Lateral Subqueries
Lateral subqueries provide a powerful means to apply a Zed query to each subsequence of values generated from an outer sequence of values. The inner query may be any Zed query and may refer to values from the outer sequence.
Lateral subqueries are created using the scoped form of the
over
operator and may be nested to arbitrary depth.
For example,
echo '{s:"foo",a:[1,2]} {s:"bar",a:[3]}' | zq -z 'over a with name=s => (yield {name,elem:this})' -
produces
{name:"foo",elem:1}
{name:"foo",elem:2}
{name:"bar",elem:3}
Here the lateral scope, described below, creates a subquery
yield {name,elem:this}
for each subsequence of values derived from each outer input value. In the example above, there are two input values:
{s:"foo",a:[1,2]}
{s:"bar",a:[3]}
which imply two subqueries derived from the over
operator traversing a
.
The first subquery thus operates on the input values 1, 2
with the variable
name
set to "foo" assigning 1
and then 2
to this
, thereby emitting
{name:"foo",elem:1}
{name:"foo",elem:2}
and the second subquery operators on the input value 3
with the variable
name
set to "bar", emitting
{name:"bar",elem:3}
You can also import a parent-scope field reference into the inner scope by simply referring to its name without assignment, e.g.,
echo '{s:"foo",a:[1,2]} {s:"bar",a:[3]}' | zq -z 'over a with s => (yield {s,elem:this})' -
produces
{s:"foo",elem:1}
{s:"foo",elem:2}
{s:"bar",elem:3}
Lateral Scope
A lateral scope has the form => ( <query> )
and currently appears
only the context of an over
operator,
as illustrated above, and has the form:
over ... with <elem> [, <elem> ...] => ( <query> )
where <elem>
has either an assignment form
<var>=<expr>
or a field reference form
<field>
For each input value to the outer scope, the assignment form creates a binding
between each <expr>
evaluated in the outer scope and each <var>
, which
represents a new symbol in the inner scope of the <query>
.
In the field reference form, a single identifier <field>
refers to a field
in the parent scope and makes that field's value available in the lateral scope
with the same name.
The <query>
, which may be any Zed query, is evaluated once per outer value
on the sequence generated by the over
expression. In the lateral scope,
the value this
refers to the inner sequence generated from the over
expressions.
This query runs to completion for each inner sequence and emits
each subquery result as each inner sequence traversal completes.

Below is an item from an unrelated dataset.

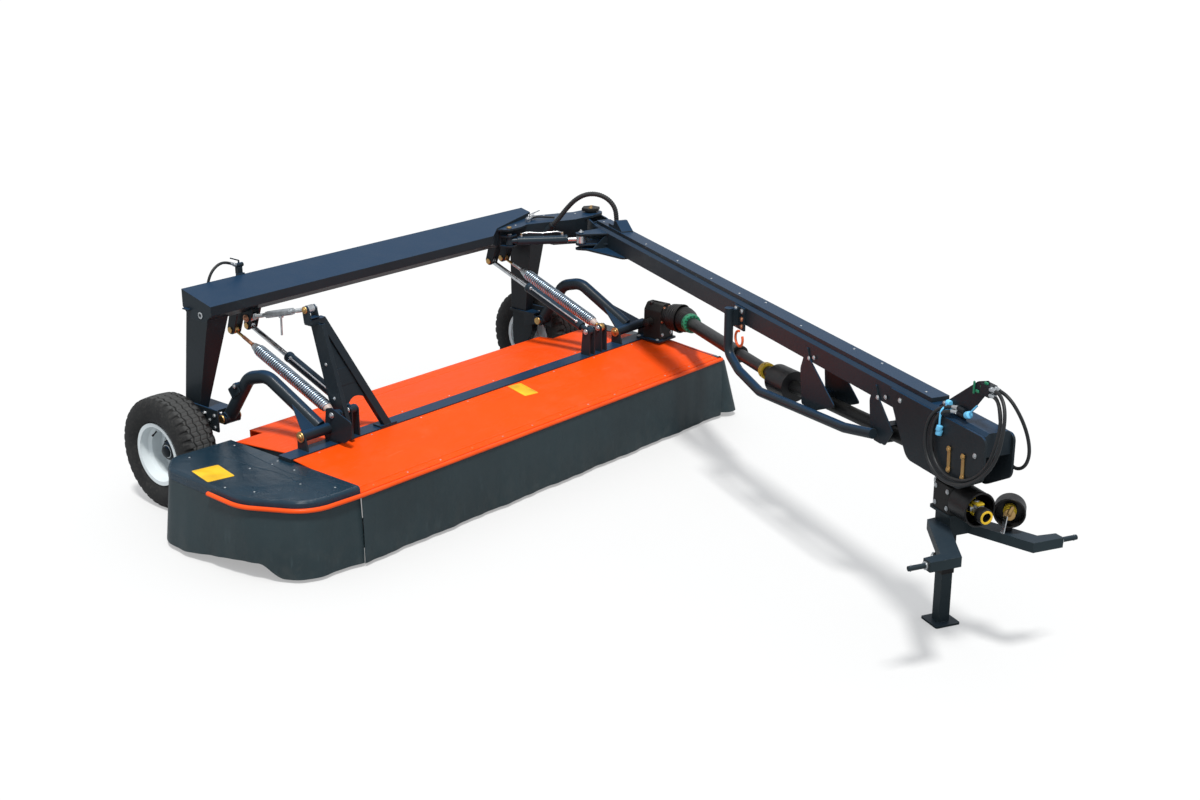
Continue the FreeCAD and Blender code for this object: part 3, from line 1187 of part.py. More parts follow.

This structure is powerful because any Zed query can appear in the body of
the lateral scope. In contrast to the yield
example, a sort could be
applied to each subsequence in the subquery, where sort
reads all values of the subsequence, sorts them, emits them, then
repeats the process for the next subsequence. For example,
echo '[3,2,1] [4,1,7] [1,2,3]' | zq -z 'over this => (sort this | collect(this))' -
produces
[1,2,3]
[1,4,7]
[1,2,3]
Lateral Expressions
Lateral subqueries can also appear in expression context using the parenthesized form:
( over <expr> [, <expr>...] [with <var>=<expr> [, ... <var>[=<expr>]] | <lateral> )
Note that the parentheses disambiguate a lateral expression from a lateral dataflow operator.
This form must always include a lateral scope as indicated by <lateral>
,
which can be any dataflow operator sequence excluding from
operators.
As with the over
operator, values from the outer scope can be brought into
the lateral scope using the with
clause.
The lateral expression is evaluated by evaluating each <expr>
and feeding
the results as inputs to the <lateral>
dataflow operators. Each time the
lateral expression is evaluated, the lateral operators are run to completion,
e.g.,
echo '[3,2,1] [4,1,7] [1,2,3]' | zq -z 'yield (over this | sum(this))' -
produces
6
12
6
This structure generalizes to any more complicated expression context, e.g., we can embed multiple lateral expressions inside of a record literal and use the spread operator to tighten up the output:
echo '[3,2,1] [4,1,7] [1,2,3]' | zq -z '{...(over this | sort this | sorted:=collect(this)),...(over this | sum:=sum(this))}' -
produces
{sorted:[1,2,3],sum:6}
{sorted:[1,4,7],sum:12}
{sorted:[1,2,3],sum:6}